When I was 23 years old I started working for BRAC in Bangladesh. I had just completed my bachelors. At the university we got a good overview of organisations that were successful at changing the lives of the poor. And even then, in 1989, BRAC headed the list. At that time it reached one million people with microfinance and economic development and had 4,000 staff, both dizzying large numbers then, but probably just 5 percent of its current size in Bangladesh alone and BRAC is working in 11 other countries too. 

BRAC and Mr. Abed’s ability to analyze a situation, design an intervention and systematically grow the intervention to real scale, is unique in the world. Mr. Abed inspired BRAC always looked at problems from a macro perspective and then incessantly work on the micro details of the implementation to roll it out at huge scale and do so cost effectively — What is the largest factor in infant mortality? diarrhoea. Diarrhoea can be solved with two universal household food stuffs, salt and sugar. OK, BRAC goes out with a simple song “ektimuktilobon, haatlechini” (what I remember of the song in Bengali, the meaning is “one pinch of salt, and a handful of sugar” in a glass of water). Hundreds or even thousands of local women are trained to sing the song, show how to prepare the oral saline and change the world. BRAC had reached 10 million families already in 1989 with the song and demonstrations and mayto date have saved at least as many lives with this intervention. It may have cost a dollar per live saved, I guess.

So this organisation BRAC is the inspiration for starting L-IFT, is the shining example for us. We have the method, we have success, we are doing well on cost effectiveness, now just the scale.

Three weeks ago, Mr. Abed, Abed Bhai, died. The words that kept going round in my head “The King is dead, long live the King” with which I mean to say, it is terrible the great man has died, but he will live on in all of us. 

Let me share my tribute to Mr. Abed with you all. In a next blog I will write how I try to implement what I learned from Mr. Abed’s. 

Tribute to BRAC’s founder

Abed Bhai allowed me to have four short conversations with him over the course of more than two decades. Each I recall verbatim. 

More than 30 years ago I had my job interview with Mr. Abed at first floor, 66, Mohakhali, Dhaka. He said ‘So you want to work here?’ I started begging him for the job and said I could work as a volunteer. He stopped me and said, ‘no I don’t believe in unpaid workers. You will be a paid Staff Economist at REP, same benefits, same obligations as any other staff.’ I could then not know what luck I had and how much the job earning 50USD a month would define the rest of my life.

Let me skip the next two interviews. Each time he listened a short while to my unrealistic and opinionated me and again stopped my stream of words. He told me in a few precise sentences to go and turn my ideas into change.

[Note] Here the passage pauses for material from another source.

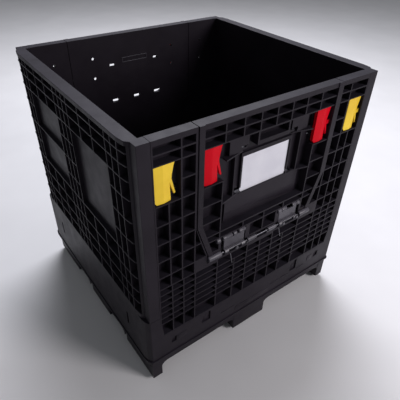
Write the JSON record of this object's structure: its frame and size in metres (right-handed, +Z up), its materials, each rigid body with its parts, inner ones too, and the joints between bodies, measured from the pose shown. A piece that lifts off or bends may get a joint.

My fourth meeting was at a conference in Nairobi, in 2010. I queued up to see him and said ‘Assalamwalikum, Abed Bhai.’ I come here to tell you how you and BRAC have been the most important things to happen to my life.’ I said who I was, that he can’t remember me and I started to flood him with emotional words of gratitude and wonder. Again, in his dry way with calm, beautiful diction he stopped me and said ‘Of course I remember you. What are you doing now? I hope you are working on change.’

Basically four times I have been told by him to get going and do something, each time gently motioningme to stop talking. I think I and all of us better just do that then.

BRAC family, I hope I can stay involved and that I get a chance to contribute to continuing Abed Bhai’s change.

These young girls I photographed in a village near Jhikargacha, Jossore in 1991. You would think they are on their way to BRAC school, but in fact they were going to the Madrassa. At that time madrassa school was primarily for boys so the fact they were going there may have been an indirect impact of BRAC. See the girl on the left with her books in a NakshiKaatha cover. Maybe her mother embroidered for Aarong.